(WHAT TO PRODUCE)
Filter the data for lines with the word "that", then copy every line so identified.

(SUPPLIED RECORDS)
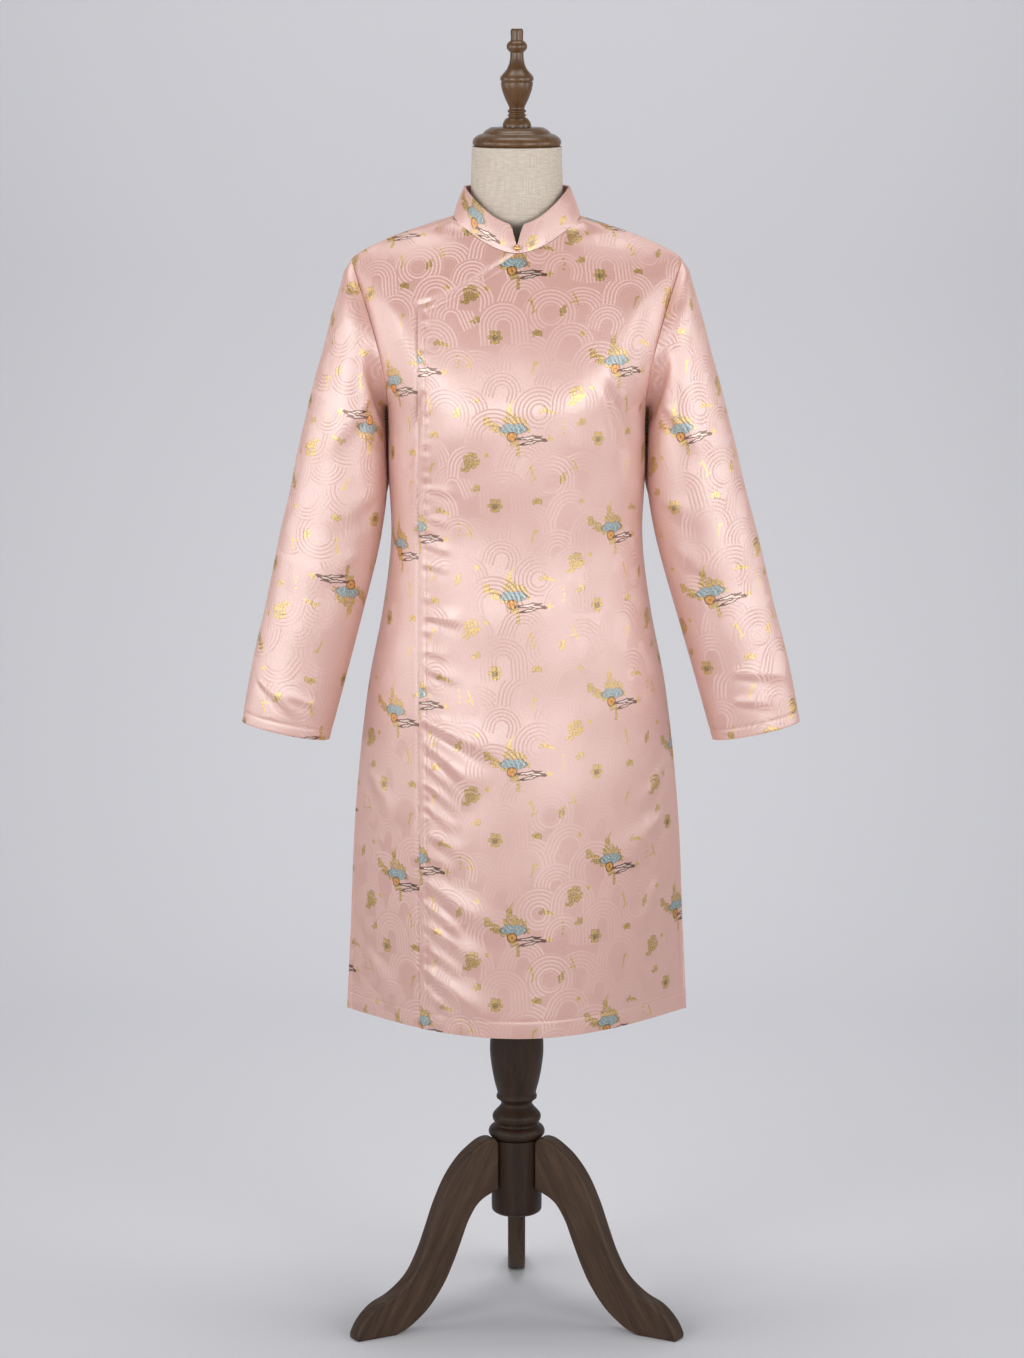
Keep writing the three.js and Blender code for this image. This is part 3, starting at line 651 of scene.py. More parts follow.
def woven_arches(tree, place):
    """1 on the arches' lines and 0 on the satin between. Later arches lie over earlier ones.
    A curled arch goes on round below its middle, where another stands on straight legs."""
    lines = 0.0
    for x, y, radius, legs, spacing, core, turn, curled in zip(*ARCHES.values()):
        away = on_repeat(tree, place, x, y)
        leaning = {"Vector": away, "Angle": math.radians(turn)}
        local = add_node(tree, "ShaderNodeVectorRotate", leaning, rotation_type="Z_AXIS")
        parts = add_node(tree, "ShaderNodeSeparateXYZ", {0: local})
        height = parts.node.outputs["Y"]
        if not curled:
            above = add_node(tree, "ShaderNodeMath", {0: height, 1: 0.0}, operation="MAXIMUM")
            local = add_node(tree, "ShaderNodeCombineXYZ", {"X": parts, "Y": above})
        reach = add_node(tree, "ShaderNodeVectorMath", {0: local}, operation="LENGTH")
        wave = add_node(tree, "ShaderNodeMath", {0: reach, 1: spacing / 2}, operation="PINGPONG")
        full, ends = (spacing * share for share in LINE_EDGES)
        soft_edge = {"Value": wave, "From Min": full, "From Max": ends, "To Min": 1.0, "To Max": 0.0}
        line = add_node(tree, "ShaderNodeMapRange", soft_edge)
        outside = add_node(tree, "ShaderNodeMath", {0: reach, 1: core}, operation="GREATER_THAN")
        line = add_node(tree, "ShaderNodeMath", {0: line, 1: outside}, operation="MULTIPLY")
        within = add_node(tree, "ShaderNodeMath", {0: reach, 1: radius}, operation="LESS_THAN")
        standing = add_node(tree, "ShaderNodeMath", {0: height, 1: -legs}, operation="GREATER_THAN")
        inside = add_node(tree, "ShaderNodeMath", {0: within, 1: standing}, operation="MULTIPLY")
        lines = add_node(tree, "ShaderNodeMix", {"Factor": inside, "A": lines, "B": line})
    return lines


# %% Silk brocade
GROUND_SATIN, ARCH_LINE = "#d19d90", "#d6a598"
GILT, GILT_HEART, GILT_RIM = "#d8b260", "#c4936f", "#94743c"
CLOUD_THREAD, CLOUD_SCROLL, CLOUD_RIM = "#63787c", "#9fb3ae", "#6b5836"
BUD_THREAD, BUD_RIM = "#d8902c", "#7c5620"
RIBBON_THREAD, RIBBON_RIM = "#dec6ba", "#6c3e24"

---

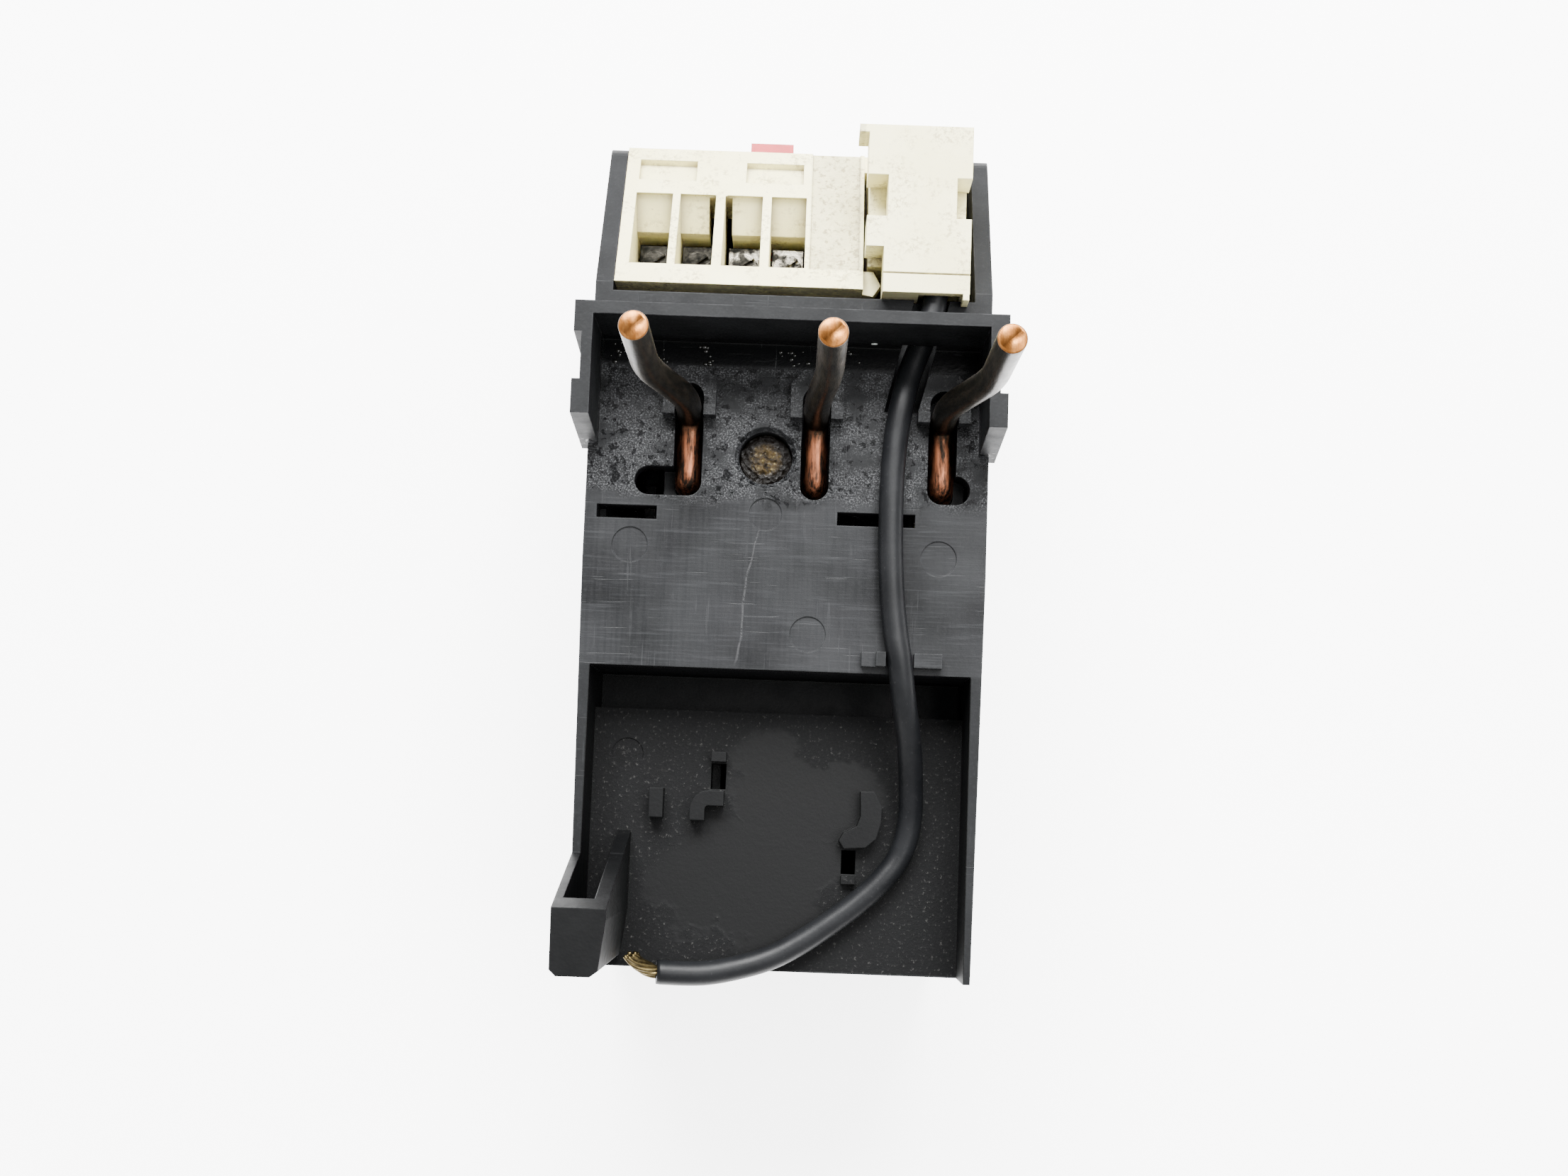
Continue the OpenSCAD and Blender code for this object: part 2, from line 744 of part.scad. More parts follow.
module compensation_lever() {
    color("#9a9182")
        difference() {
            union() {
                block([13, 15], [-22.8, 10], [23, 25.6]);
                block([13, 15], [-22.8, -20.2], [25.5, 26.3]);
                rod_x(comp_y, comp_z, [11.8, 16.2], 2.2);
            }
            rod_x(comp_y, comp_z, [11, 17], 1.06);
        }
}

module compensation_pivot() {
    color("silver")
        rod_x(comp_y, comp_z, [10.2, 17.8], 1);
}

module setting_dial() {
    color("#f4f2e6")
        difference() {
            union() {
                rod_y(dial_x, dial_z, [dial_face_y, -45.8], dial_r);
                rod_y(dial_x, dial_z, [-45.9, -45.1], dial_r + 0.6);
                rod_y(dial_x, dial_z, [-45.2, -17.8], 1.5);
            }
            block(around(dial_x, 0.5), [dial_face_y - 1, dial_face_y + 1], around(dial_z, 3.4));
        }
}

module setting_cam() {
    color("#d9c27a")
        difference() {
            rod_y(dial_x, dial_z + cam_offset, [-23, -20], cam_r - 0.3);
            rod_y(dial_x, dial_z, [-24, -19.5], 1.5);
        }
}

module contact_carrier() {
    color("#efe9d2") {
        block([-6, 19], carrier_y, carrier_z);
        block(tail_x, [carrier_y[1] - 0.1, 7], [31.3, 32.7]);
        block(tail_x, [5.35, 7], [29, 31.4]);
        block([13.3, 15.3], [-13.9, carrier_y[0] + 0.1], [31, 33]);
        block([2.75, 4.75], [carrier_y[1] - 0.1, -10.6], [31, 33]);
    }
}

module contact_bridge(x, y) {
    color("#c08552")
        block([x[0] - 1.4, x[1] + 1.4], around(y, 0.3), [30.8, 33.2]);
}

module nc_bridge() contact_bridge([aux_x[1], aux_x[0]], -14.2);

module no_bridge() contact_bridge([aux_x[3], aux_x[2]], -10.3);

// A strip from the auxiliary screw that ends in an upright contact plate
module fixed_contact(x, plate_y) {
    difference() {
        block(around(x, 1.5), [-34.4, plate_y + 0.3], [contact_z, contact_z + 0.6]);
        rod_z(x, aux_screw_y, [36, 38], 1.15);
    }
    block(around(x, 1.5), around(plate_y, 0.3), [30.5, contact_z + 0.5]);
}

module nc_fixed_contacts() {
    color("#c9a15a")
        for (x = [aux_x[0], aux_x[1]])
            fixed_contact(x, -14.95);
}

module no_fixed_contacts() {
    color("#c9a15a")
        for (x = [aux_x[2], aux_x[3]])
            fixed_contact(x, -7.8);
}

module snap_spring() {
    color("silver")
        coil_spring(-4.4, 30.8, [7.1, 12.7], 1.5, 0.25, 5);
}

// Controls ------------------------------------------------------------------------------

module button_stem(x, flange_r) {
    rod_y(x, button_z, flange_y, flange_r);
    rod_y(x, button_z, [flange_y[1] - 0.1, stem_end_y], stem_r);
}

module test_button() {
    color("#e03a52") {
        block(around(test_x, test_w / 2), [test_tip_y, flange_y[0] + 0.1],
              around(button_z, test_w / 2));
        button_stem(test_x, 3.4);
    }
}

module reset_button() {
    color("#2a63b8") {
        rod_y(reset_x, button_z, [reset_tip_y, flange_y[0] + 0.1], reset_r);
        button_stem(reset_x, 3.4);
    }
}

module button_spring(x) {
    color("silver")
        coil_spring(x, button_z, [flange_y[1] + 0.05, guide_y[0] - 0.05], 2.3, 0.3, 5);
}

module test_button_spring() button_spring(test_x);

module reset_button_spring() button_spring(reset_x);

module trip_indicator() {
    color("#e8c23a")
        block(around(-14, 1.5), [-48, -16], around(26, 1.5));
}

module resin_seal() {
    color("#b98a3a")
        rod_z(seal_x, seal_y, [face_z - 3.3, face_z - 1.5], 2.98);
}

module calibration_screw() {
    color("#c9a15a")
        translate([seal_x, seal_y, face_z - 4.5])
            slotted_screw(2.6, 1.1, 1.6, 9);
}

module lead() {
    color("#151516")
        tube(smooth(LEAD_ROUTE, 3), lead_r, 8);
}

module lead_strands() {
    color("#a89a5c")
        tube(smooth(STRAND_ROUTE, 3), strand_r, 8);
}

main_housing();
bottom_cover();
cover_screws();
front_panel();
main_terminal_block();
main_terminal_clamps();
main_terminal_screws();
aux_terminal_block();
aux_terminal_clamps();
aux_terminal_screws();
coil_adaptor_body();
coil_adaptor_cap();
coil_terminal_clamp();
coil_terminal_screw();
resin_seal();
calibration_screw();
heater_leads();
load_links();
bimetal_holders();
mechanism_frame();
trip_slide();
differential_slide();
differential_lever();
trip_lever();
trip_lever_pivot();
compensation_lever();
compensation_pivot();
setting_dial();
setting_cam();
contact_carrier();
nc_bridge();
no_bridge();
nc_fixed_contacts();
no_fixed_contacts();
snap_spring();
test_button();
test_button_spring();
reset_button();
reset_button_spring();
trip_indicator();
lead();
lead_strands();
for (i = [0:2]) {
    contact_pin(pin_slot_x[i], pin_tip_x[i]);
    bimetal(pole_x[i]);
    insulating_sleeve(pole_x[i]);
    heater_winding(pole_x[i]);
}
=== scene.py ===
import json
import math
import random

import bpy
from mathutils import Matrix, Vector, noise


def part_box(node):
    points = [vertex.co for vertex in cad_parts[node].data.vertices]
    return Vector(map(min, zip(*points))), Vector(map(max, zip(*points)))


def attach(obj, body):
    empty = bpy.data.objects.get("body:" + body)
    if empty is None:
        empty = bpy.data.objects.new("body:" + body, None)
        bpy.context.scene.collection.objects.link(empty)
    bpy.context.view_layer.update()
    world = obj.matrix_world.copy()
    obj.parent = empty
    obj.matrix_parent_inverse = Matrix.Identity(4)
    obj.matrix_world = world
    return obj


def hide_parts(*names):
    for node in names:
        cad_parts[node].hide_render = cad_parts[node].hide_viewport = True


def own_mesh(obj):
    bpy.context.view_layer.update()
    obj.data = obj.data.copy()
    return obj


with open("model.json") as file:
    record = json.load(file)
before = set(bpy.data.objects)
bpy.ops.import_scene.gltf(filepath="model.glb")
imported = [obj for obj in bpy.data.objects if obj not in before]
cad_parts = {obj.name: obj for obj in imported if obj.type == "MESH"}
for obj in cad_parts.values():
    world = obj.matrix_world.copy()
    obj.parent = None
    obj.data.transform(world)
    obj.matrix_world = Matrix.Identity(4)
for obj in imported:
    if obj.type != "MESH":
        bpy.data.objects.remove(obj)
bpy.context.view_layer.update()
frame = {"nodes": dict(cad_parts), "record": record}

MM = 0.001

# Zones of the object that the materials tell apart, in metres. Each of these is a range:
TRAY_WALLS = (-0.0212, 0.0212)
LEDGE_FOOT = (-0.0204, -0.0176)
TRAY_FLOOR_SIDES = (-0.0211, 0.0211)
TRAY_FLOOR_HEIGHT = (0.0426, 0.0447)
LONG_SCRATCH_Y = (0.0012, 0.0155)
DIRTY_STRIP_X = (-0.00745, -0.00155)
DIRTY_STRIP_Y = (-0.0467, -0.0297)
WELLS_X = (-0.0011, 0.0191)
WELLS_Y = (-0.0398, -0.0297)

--

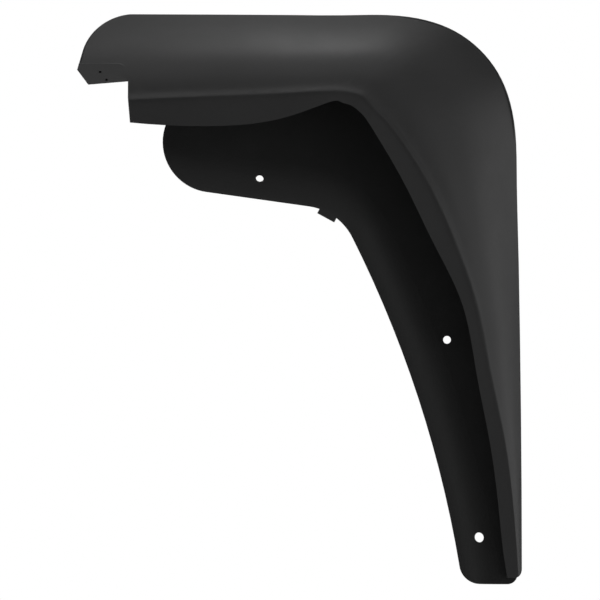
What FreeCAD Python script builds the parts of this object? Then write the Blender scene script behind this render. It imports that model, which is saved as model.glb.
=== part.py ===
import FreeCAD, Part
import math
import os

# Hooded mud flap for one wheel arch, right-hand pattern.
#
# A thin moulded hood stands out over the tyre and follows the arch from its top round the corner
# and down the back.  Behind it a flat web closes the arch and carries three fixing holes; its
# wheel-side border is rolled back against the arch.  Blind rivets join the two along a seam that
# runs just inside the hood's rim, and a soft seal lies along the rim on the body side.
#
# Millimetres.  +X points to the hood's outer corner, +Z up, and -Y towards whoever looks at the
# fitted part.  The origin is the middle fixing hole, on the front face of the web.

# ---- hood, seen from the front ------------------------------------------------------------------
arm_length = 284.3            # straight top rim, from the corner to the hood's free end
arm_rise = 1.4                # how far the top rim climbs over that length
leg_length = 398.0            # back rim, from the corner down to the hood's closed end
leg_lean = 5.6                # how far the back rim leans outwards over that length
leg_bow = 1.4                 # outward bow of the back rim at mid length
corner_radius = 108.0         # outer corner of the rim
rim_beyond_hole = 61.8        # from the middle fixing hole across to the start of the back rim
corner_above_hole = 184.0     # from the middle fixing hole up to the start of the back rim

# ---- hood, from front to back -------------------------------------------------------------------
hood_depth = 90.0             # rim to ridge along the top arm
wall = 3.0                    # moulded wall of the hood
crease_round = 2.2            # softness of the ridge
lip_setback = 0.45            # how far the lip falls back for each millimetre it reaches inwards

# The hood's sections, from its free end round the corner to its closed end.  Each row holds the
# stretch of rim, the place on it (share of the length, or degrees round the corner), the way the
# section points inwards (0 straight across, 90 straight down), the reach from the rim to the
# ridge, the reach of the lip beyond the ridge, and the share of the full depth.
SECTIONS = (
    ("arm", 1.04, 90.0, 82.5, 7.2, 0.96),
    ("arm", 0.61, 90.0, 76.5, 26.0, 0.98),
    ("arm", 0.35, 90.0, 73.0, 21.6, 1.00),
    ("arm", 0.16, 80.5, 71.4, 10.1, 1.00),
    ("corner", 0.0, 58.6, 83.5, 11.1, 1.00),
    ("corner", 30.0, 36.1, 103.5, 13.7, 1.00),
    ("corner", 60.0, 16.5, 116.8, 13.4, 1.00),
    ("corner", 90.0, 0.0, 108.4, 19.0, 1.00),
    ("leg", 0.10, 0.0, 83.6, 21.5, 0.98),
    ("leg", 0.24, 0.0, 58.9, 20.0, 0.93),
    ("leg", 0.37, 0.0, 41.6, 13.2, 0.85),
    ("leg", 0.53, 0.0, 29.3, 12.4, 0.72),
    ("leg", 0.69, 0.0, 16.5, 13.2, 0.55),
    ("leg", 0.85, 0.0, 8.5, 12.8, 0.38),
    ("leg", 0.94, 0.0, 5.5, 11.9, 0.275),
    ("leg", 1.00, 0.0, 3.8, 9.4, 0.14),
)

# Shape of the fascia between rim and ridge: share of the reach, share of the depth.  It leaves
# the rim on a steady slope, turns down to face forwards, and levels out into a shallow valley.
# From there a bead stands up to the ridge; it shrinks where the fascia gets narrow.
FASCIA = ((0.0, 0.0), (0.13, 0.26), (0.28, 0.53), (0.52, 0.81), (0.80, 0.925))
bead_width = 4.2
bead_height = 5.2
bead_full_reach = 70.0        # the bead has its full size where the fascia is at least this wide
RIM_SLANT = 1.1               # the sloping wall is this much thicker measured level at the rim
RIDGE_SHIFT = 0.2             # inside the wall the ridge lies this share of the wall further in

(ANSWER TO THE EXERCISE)
// A strip from the auxiliary screw that ends in an upright contact plate
# Zones of the object that the materials tell apart, in metres. Each of these is a range:
What FreeCAD Python script builds the parts of this object? Then write the Blender scene script behind this render. It imports that model, which is saved as model.glb.
# wheel-side border is rolled back against the arch.  Blind rivets join the two along a seam that
arm_rise = 1.4                # how far the top rim climbs over that length
leg_lean = 5.6                # how far the back rim leans outwards over that length